I haven’t been talking much about the game’s mechanics, because unfortunately there isn’t much to talk about. The game feels a lot like a Sega CD game called Snatcher. You enter an area in a fixed first-person perspective. You can’t move in that area, but you can click on objects to interact with them. You’ll do familiar things to interact with the world, use items from your inventory and solve a couple of simple puzzles. You can talk to a lot of people and even have different dialogue options, most of which don’t affect the game’s narrative at all.

There is not much exploration, either, as the game funnels you through a tunnel of areas without a whole lot of pit stops. This method for interaction works well enough to deliver this game’s dialogue-heavy narrative and not much else.

ROM screenshot - Gameplay

During the game you’ll talk to someone, and they’ll give you information or a lead on who to talk to next. You do a lot of that in a “rinse and repeat” fashion until you reach the end of the game. A lot of the time, the game feels like an interactive novel with an overall small number of instances that affect the game’s narrative to affect the ending you receive.
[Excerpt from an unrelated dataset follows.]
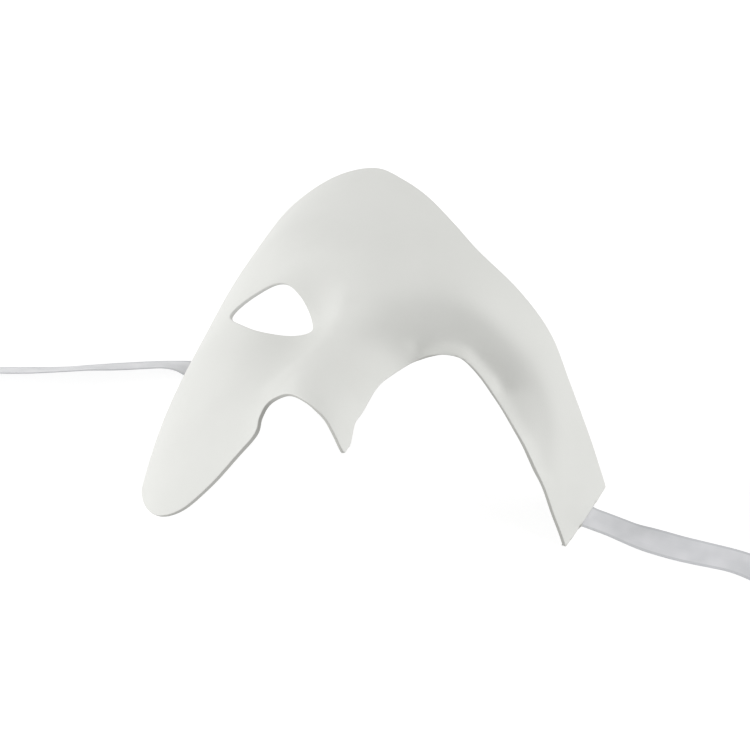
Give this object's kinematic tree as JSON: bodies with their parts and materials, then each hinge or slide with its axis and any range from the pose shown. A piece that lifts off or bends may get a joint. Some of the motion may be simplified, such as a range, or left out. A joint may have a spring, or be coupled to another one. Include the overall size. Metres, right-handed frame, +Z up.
{
  "type": "one-eyed half mask",
  "caption": "Plain white moulded half mask with an eye hole, an open arch for the other eye, a nose point, a cheek lobe and satin ribbon ties.",
  "frame": {"origin": "under the middle of the mask's footprint, on the surface that it lies on", "axes": "+Z up out of the face as the mask lies on its trimmed back edges, +X towards the wearer's left, +Y towards the forehead"},
  "size_m": [0.5271, 0.1708, 0.0792],
  "materials": {
    "mask_plastic": "plain white, satin, slightly warm",
    "ribbon_satin": "pale silver-grey satin ribbon with woven edges"
  },
  "bodies": {
    "root": {"mask_shell": "mask_plastic", "ribbon_left_tab": "ribbon_satin", "ribbon_left": "ribbon_satin", "ribbon_left_coil": "ribbon_satin", "ribbon_right_tab": "ribbon_satin", "ribbon_right": "ribbon_satin", "ribbon_right_coil": "ribbon_satin"}
  },
  "joints": []
}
The problem is, that the game is so linear and limiting that you feel like you ultimately lack agency. It’s clear that the game wants to deliver a story and bring you along for the ride, but it feels too restricted. There were times where I was hoping for more in-game puzzles, mini-games or side quests to mix things up a bit.

Here’s Lookin at You

The game’s production values – from the wonderful pixel art to the soundtrack – are all high caliber. The game’s futuristic world is vibrant and colorful. The soundtrack is another standout and really helps set the tone for more emotional or frantic scenes. The visuals and the soundtrack together create a vibe that’s more optimistic and less bleak than you’d expect, given the game’s narrative, and a more positive vision of the future than you usually see in science fiction games. In fact, one of the devs at IndieCade spoke about the game’s setting being “cyberpunk, but not dystopian,” and in that sense, Read Only Memories is an unqualified success.

ROM screenshot - Flower

Read Only Memories is an entertaining experience, even though I had a couple of issues with it. It does a lot of things right. It may not have focused on offering much in terms of gameplay, which is a bummer, but its well-written narrative and memorable characters make up for it. It’s like The Wolf Among Us in that it’s a linear interactive narrative that you can only manipulate somewhat, but I didn’t mind since the narrative was so entertaining throughout.